I guess all I can say with certainty is that those guys arent doing the 9-5 thing where the biggest deal is the printer running out of toner or being late for the 3 o'clock meeting so even if they have the best of intentions, it may not seem it....and the more time we have to ponder and wonder the more our imaginations may come into play.

Its a toughie!!!
:rolleyes:
 
G

Genevieve

Guest
Thanks for responding, Ravenglow. I agree with all you've said. I think part of it is, I've become particularly fond of a 20 yr. old Airborne soldier, but perhaps what I really need to do is detach somewhat, and let sticks fall where they may.

It's not always easy to find someone you seem to click with, and when you do, well.. it's like finding a treasure. However, I'm also a realist, or I try to be, and I try to keep things in perspective. You are right though, the more time we have to ponder, the more our imaginations come into play, and usually it's not good. :(
 
Last edited:
A

Aloysius

Guest
Hi Genevieve,

I can offer you a little insight from his perspective after having been deployed to the Gulf in '99, while in a LDR with my GF, now ex-wife.

One of our biggest problems was us making a time for me to call and then me not being able to do it. One time we pullednto port for liberty and i was supposed to call her at 4pm. When 4pm rolled around I was still on ship, in a large double S-shaped line, waiting to process out and take a boat to the shore. When i finally made it to the shore at 6pm and called her she was hysterical and demanding to know why I didnt call her when promised. It was of no use for me to explain that while she was on my mind the whole time it wasn't possible for me to yell out, "Hey, I'm sorry guys, but I need to cut through the line so I can call my GF!" If there's nothing else you learn in the military its that your individual needs mean nothing and the units needs are placed above all else.
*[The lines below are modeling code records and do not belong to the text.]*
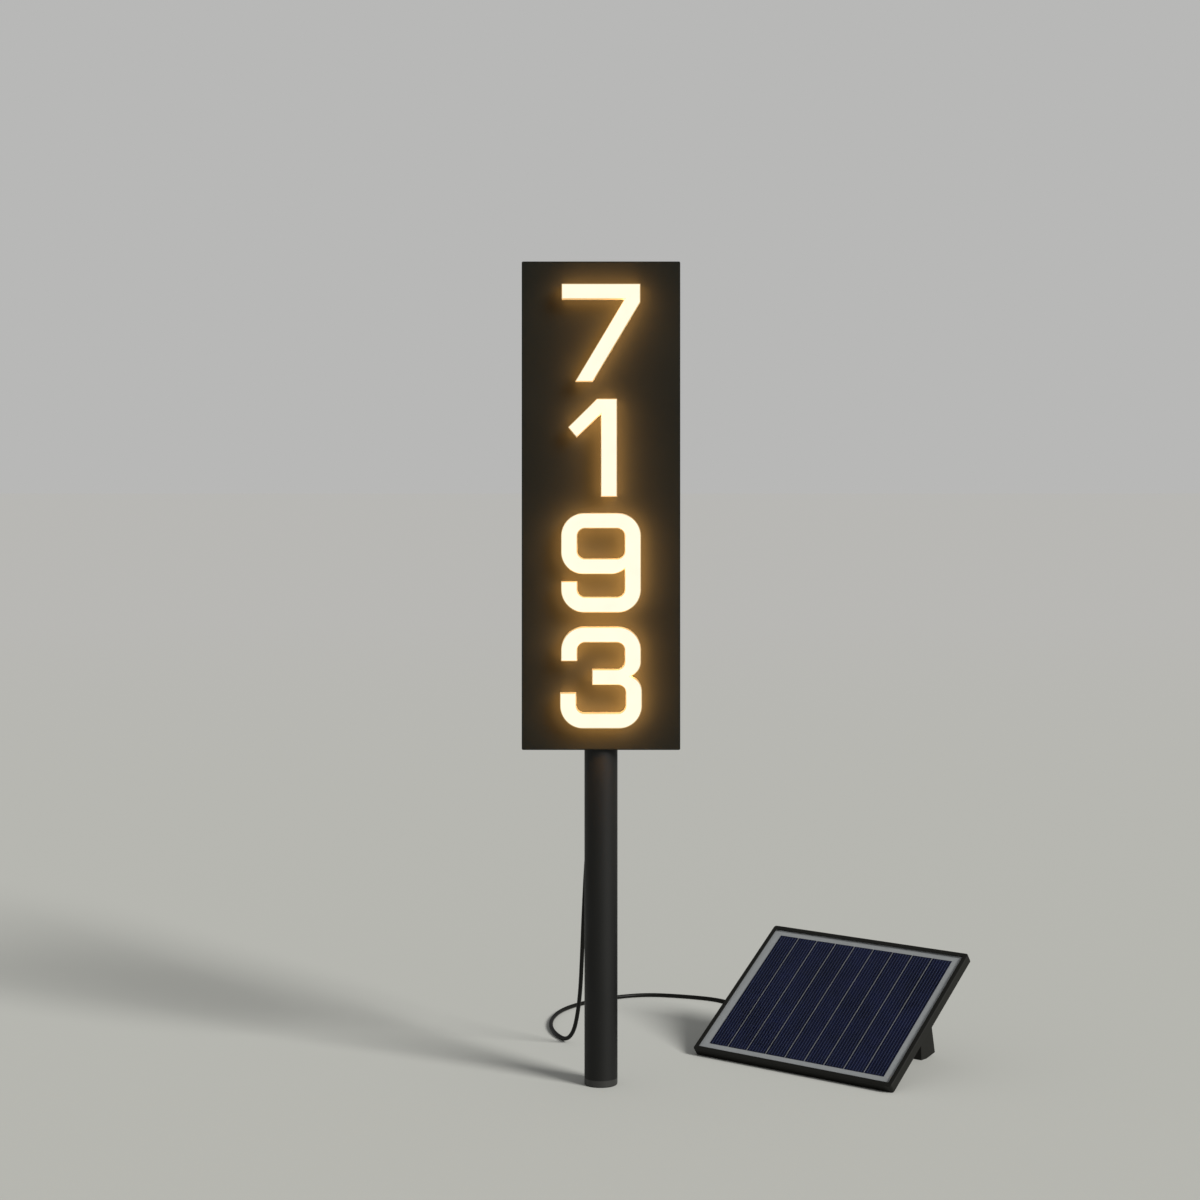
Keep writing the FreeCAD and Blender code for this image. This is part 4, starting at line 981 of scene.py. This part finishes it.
@dataclass(frozen=True)
class GripRibs:
    """A ring of grip ribs on a nut or a bezel."""

    count: int
    radius: float                    # of the circle that the ribs' middles stand on
    width: float                     # of a rib, along the circle
    height: float                    # across it
    length: float                    # and along the ring's axis

    def build(self, tree: GeometryBench, name: str, finish: Finish, matrix: Matrix, slot: str) -> None:
        """Make the ring and put it on the root body.

        Args:
            tree: the tree that makes rings of ribs.
            name: the piece's name.
            finish: its finish.
            matrix: the ring's middle and axis.
            slot: its material slot.
        """
        piece = tree.piece(name, finish, matrix=matrix, ribs=self.count, radius=self.radius,
                           rib_width=self.width, rib_height=self.height, rib_length=self.length)
        ride_root(piece, slot)


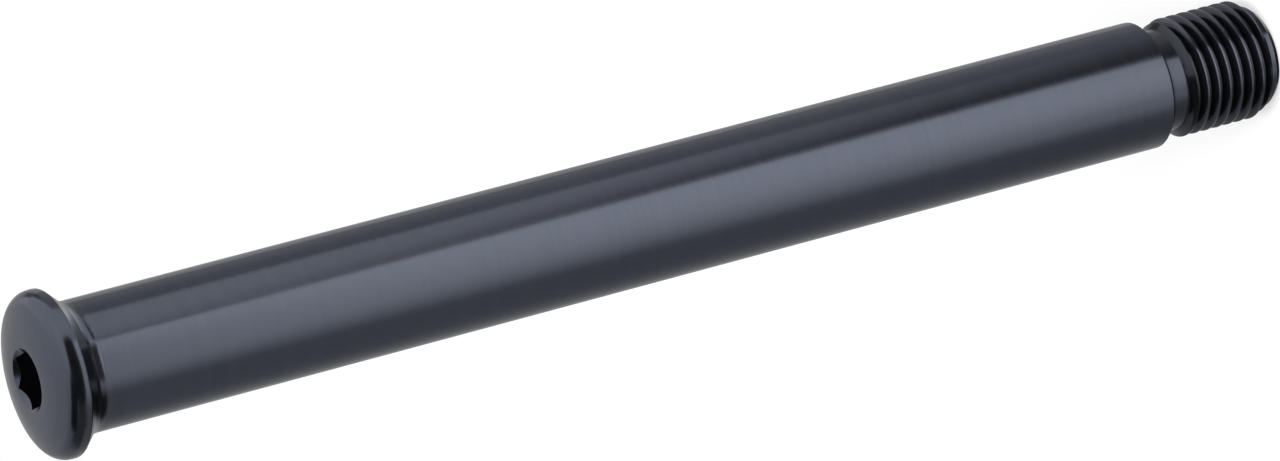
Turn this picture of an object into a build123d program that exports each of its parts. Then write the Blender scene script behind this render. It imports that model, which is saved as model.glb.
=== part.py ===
from build123d import *
import os
from math import cos, radians, sin, sqrt, tan

# A bolt-on thru axle for a bicycle's front fork: one aluminium bar, turned, threaded and broached.
# Lengths are in millimetres. The origin is the centre of the tip's end face, on the axis. +Z runs up
# the axis to the head, so the axle stands on its tip, with the head up.

# Shaft
SHAFT_D = 15.0
REACH = 155.6  # from the tip to the flange's back edge
SHAFT_END_CHAMFER = 0.4

# Head
FLANGE_D = 19.2
FLANGE_LAND = 0.55  # the straight band round the flange
FLANGE_BACK_ROUND = 0.2
EDGE_RADIUS = 2.0  # rolls the band over into the crown
CROWN_SLOPE = 20.0  # degrees from level, where the crown meets the rolled edge
SEAT_SLOPE = 45.0  # degrees of the cone under the flange, which centres the head in the fork
SEAT_FILLET = 2.0

# Hex socket for a 6 mm key
HEX_ACROSS_FLATS = 6.1
SOCKET_DEPTH = 8.0
COUNTERSINK_D = 7.3
COUNTERSINK_SLOPE = 45.0

# Thread, M14 x 1.5, right-handed
THREAD_D = 14.0
PITCH = 1.5
THREAD_LENGTH = 11.65  # with both lead-in slopes
THREAD_PHASE = 1.19  # height of the groove's middle over the origin, at angle 0
LEAD_IN_SLOPE = 45.0
ROOT_CLEARANCE = 0.04  # how far the relief and the pilot lie under the thread's root

# Relief between the thread and the shaft, and the pilot at the tip
RELIEF_WIDTH = 2.4
RELIEF_ROUND = 0.5
PILOT_LENGTH = 0.55
TIP_CHAMFER_LENGTH = 0.65
TIP_CHAMFER_DEPTH = 0.5

# Bore that lightens the shaft, drilled from the tip
BORE_D = 9.0
BORE_DEPTH = 140.0
BORE_CHAMFER = 0.3
DRILL_POINT = 118.0  # degrees, of every drilled hole's end

# Radii
SHAFT_R = SHAFT_D / 2
FLANGE_R = FLANGE_D / 2
THREAD_R = THREAD_D / 2
COUNTERSINK_R = COUNTERSINK_D / 2
BORE_R = BORE_D / 2
ROOT_R = THREAD_R - 17 / 24 * PITCH * sqrt(3) / 2
RELIEF_R = ROOT_R - ROOT_CLEARANCE
TIP_R = RELIEF_R - TIP_CHAMFER_DEPTH

# Heights, from the tip up
LEAD_IN = (THREAD_R - RELIEF_R) / tan(radians(LEAD_IN_SLOPE))
THREAD_BOTTOM = TIP_CHAMFER_LENGTH + PILOT_LENGTH
THREAD_TOP = THREAD_BOTTOM + THREAD_LENGTH
SHAFT_BOTTOM = THREAD_TOP + RELIEF_WIDTH
SEAT_BOTTOM = REACH - (FLANGE_R - SHAFT_R) / tan(radians(SEAT_SLOPE))
LAND_TOP = REACH + FLANGE_LAND
EDGE_TOP = LAND_TOP + EDGE_RADIUS * cos(radians(CROWN_SLOPE))
CROWN_FOOT_R = FLANGE_R - EDGE_RADIUS * (1 - sin(radians(CROWN_SLOPE)))
CROWN_RADIUS = (CROWN_FOOT_R - COUNTERSINK_R) / sin(radians(CROWN_SLOPE))
HEAD_TOP = EDGE_TOP + CROWN_RADIUS * (1 - cos(radians(CROWN_SLOPE)))


def rounded(face, point, radius):
    """The face with its corner nearest to a point rounded."""
    corner = min(face.vertices(), key=lambda vertex: (vertex.center() - Vector(*point)).length)
    return fillet(corner, radius)


def outline():
    """Half of the outside's section: radius along X, height along Y."""
    lower = Polyline(
        (0, 0),
        (TIP_R, 0),
        (RELIEF_R, TIP_CHAMFER_LENGTH),
        (RELIEF_R, THREAD_BOTTOM),
        (THREAD_R, THREAD_BOTTOM + LEAD_IN),
        (THREAD_R, THREAD_TOP - LEAD_IN),
        (RELIEF_R, THREAD_TOP),
        (RELIEF_R, SHAFT_BOTTOM),
        (SHAFT_R - SHAFT_END_CHAMFER, SHAFT_BOTTOM),
        (SHAFT_R, SHAFT_BOTTOM + SHAFT_END_CHAMFER),
        (SHAFT_R, SEAT_BOTTOM),
        (FLANGE_R, REACH),
        (FLANGE_R, LAND_TOP),
    )
    edge = CenterArc((FLANGE_R - EDGE_RADIUS, LAND_TOP), EDGE_RADIUS, 0, 90 - CROWN_SLOPE)
    crown_centre = (COUNTERSINK_R, HEAD_TOP - CROWN_RADIUS)
    crown = CenterArc(crown_centre, CROWN_RADIUS, 90 - CROWN_SLOPE, CROWN_SLOPE)
    inner = Polyline(crown @ 1, (0, HEAD_TOP), (0, 0))
    face = make_face(lower + edge + crown + inner)
    face = rounded(face, (RELIEF_R, SHAFT_BOTTOM), RELIEF_ROUND)
    face = rounded(face, (SHAFT_R, SEAT_BOTTOM), SEAT_FILLET)
    return rounded(face, (FLANGE_R, REACH), FLANGE_BACK_ROUND)


def thread_groove():
    """One helical groove, 60 degrees wide, which runs out over the relief and over the pilot."""
    overshoot = PITCH / 16
    outer_r = THREAD_R + overshoot
    flank = tan(radians(30))
    outer_half = PITCH * 7 / 16 + overshoot * flank
    root_half = outer_half - (outer_r - ROOT_R) * flank
    lowest = THREAD_BOTTOM - PITCH / 2
    start = lowest - (lowest - THREAD_PHASE) % PITCH
    section = Polyline(
        (ROOT_R, start - root_half),
        (outer_r, start - outer_half),
        (outer_r, start + outer_half),
        (ROOT_R, start + root_half),
        close=True,
    )
    path = Helix(PITCH, THREAD_TOP + PITCH / 4 - start, ROOT_R, center=(0, 0, start))
    return sweep(Plane.XZ * make_face(section), path, is_frenet=True)


def drilled_hole(radius, depth):
    """A hole from height 0 up, with the cone that a drill leaves at its end."""
    low = (Align.CENTER, Align.CENTER, Align.MIN)
    point = radius / tan(radians(DRILL_POINT / 2))
    return Cylinder(radius, depth, align=low) + Pos(0, 0, depth) * Cone(radius, 0, point, align=low)


def socket():
    """The broached hexagon with its drilled floor and the countersink round its mouth."""
    half_flats = HEX_ACROSS_FLATS / 2
    hexagon = RegularPolygon(half_flats, 6, major_radius=False)
    floor = Rot(180, 0, 0) * drilled_hole(half_flats, SOCKET_DEPTH)
    countersink_depth = COUNTERSINK_R * tan(radians(COUNTERSINK_SLOPE))
    top = (Align.CENTER, Align.CENTER, Align.MAX)
    countersink = Cone(0, COUNTERSINK_R, countersink_depth, align=top)
    return Pos(0, 0, HEAD_TOP) * (extrude(hexagon, -SOCKET_DEPTH) + floor + countersink)


def bore():
    """The blind bore up the shaft, with its broken edge at the tip."""
    low = (Align.CENTER, Align.CENTER, Align.MIN)
    mouth = Cone(BORE_R + BORE_CHAMFER, BORE_R, BORE_CHAMFER, align=low)
    return drilled_hole(BORE_R, BORE_DEPTH) + mouth


def cut_thread(blank):
    """The blank with its thread, cut in a plain bar first and then trimmed to the blank's own ends."""
    top = THREAD_TOP + RELIEF_WIDTH / 2
    bottom = -2 * PITCH
    low = (Align.CENTER, Align.CENTER, Align.MIN)
    bar = Pos(0, 0, bottom) * Cylinder(THREAD_R, top - bottom, align=low)
    upper = blank - Pos(0, 0, bottom) * Cylinder(FLANGE_R, top - bottom, align=low)
    return ((bar - thread_groove()) & blank) + upper


def axle():
    """The whole axle, as one solid."""
    blank = revolve(Plane.XZ * outline(), Axis.Z)
    return cut_thread(blank) - bore() - socket()


os.makedirs("parts", exist_ok=True)
export_step(axle(), "parts/axle.step")
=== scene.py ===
import bpy
from math import cos, radians, sin
from mathutils import Matrix, Vector

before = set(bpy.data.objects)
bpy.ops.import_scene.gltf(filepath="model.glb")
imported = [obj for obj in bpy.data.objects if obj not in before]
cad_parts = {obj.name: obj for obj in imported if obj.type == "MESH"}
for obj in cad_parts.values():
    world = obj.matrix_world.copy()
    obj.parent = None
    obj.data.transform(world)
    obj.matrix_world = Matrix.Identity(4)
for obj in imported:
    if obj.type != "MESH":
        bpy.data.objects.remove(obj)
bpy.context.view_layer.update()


# Camera

AIM = (0.0, 0.0, 0.15583)      # a point of the axis, at the flange's edge
AIM_PIXEL = (52.0, 373.9)      # where the photograph shows it
IMAGE = (1280, 461)
FOCAL_PIXELS = 9200.0
AIM_DEPTH = 1.0073             # metres from the camera to AIM, along the line of sight
AZIMUTH = 21.0
ELEVATION = 25.417
ROLL = -104.885                # the axle stands, and the photograph shows it lying


def direction(azimuth, elevation):
    """The direction from the axle to something at that azimuth and elevation, in degrees."""
    a, e = radians(azimuth), radians(elevation)
    return Vector((sin(a) * cos(e), -cos(a) * cos(e), sin(e)))


def make_camera():
    data = bpy.data.cameras.new("camera")
    data.sensor_fit = "HORIZONTAL"
    data.sensor_width = 36.0
    data.lens = data.sensor_width * FOCAL_PIXELS / IMAGE[0]
    camera = bpy.data.objects.new("camera", data)
    bpy.context.scene.collection.objects.link(camera)
    turn = (-direction(AZIMUTH, ELEVATION)).to_track_quat("-Z", "Y").to_matrix()
    turn = turn @ Matrix.Rotation(radians(ROLL), 3, "Z")
    right = (AIM_PIXEL[0] - IMAGE[0] / 2) / FOCAL_PIXELS * AIM_DEPTH
    up = (IMAGE[1] / 2 - AIM_PIXEL[1]) / FOCAL_PIXELS * AIM_DEPTH
    place = Vector(AIM) - turn @ Vector((right, up, -AIM_DEPTH))
    camera.matrix_world = Matrix.Translation(place) @ turn.to_4x4()
    bpy.context.scene.camera = camera


make_camera()


# Nodes

def arithmetic(tree, operation, *values):
    """The output of a math node. Each value is a number or another node's output."""
    made = tree.nodes.new("ShaderNodeMath")
    made.operation = operation
    for socket, value in zip(made.inputs, values):
        if isinstance(value, (int, float)):
            socket.default_value = value
        else:
            tree.links.new(value, socket)
    return made.outputs[0]


def times(tree, first, second):
    return arithmetic(tree, "MULTIPLY", first, second)


def ramp(tree, value, start, end):
    """0 before start and 1 after end, and smooth between them."""
    made = tree.nodes.new("ShaderNodeMapRange")
    made.interpolation_type = "SMOOTHSTEP"
    made.inputs["From Min"].default_value = start
    made.inputs["From Max"].default_value = end
    tree.links.new(value, made.inputs["Value"])
    return made.outputs[0]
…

Many days, whether deployed or back at the barracks, your day is usually 20 million things to get done or sit around all day and hope you dont get picked for a work detail. When its 20 million things you don't have time to think of anything else but the task in front of you, but when its get up at 3am to sit on your pack until 8am you are all that on our mind. The only problem is that you, as the SO thousands of miles away, don't know what kind of day it is.
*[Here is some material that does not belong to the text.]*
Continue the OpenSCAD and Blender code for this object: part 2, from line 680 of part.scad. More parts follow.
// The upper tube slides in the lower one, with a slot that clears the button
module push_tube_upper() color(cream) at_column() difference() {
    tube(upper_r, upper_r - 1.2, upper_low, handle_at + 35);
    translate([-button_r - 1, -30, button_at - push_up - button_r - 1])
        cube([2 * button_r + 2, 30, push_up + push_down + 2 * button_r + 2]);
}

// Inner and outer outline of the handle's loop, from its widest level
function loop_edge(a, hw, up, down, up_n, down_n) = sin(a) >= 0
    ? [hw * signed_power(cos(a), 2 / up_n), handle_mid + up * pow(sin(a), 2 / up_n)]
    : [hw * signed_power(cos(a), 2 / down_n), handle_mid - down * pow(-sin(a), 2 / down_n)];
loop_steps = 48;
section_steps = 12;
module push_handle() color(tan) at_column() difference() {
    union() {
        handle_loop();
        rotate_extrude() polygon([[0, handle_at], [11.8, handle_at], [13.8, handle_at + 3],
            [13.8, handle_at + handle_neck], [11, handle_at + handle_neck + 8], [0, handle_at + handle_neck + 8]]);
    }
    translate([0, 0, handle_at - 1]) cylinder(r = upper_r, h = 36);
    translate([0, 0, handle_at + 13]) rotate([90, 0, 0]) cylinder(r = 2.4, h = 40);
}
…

If he's in boot camp, he's most likely busy all the time: doing drill, uniform prep, weapons training, or spending time with his face in the sand. The only time you have for yourself and your thoughts is at night, alone in your rack. If you're not too tired you might be able to write a letter, but usually all you can do is stretch out, take notice of all your blisters and bruises and think of the day you'll see your loved one again. We'll have your picture out, tracing the lines of your face, memorizing it to an extent where after awhile its imprinted in your mind. One thing you can do, that will both make his life easier and earn his undying gratitude is to send him a care package. He'll need things like wool socks, Vitamin C drops (your immune system can sometimes take a hit from all the training and exhaustion), pictures of you (don't send naked ones unless you don't mind his drill sergeant (for Army((drill instructor for Marines) looking at them and possibly posting them on the board where everyone else can see them. Also, another trick you can do is to take a shampoo bottle, empty the contents into a bowl, slice a half-moon into the bottom, and place a ziploc-bagged Snickers bar into the bottle. Take a butane lighter and gently melt the plastic back into place and refill the bottle. When he's in the shower he'll get a pleasant surprise. Trust me when I say he'll be thinking of you all night.

I don't know if all this still applies as I've heard that boot camp has gotten easier in the past few years. I don't know if he has access to vending machines, TV, a phone, etc, etc but I do know that the gesture itself is beyond value.

I hope this helps and if you have any questions you can post them here or PM me and I'll do whatever i can to help.

Best of luck to you and your soldier. :)
 
G

Genevieve

Guest
Aloysius,
Thank you so much for that response! At this point, I really do not know what will happen. My guess is, probably nothing. It's hard to develop a friendship/relationship, especially online or long distance when there is hardly correspondence, and lack of communicating one's feelings/thoughts. It amazes me that men can jump out of perfectly good airplanes, but if a woman tells them she likes them, they are scared sh**less. Hahaha. :D Oh well.

I'm glad you shared that though, because it truly does give a better picture of what things are like on the other end, and gives me a greater sense of understanding about the whole situation. However, it's my feeling that this is just another case of mixed feelings on his part, and running scared, or saying certain things at the time, but later having a change of heart, or disinterest on his part. And so be it. Not much I can do there. :( Just let it go, I guess.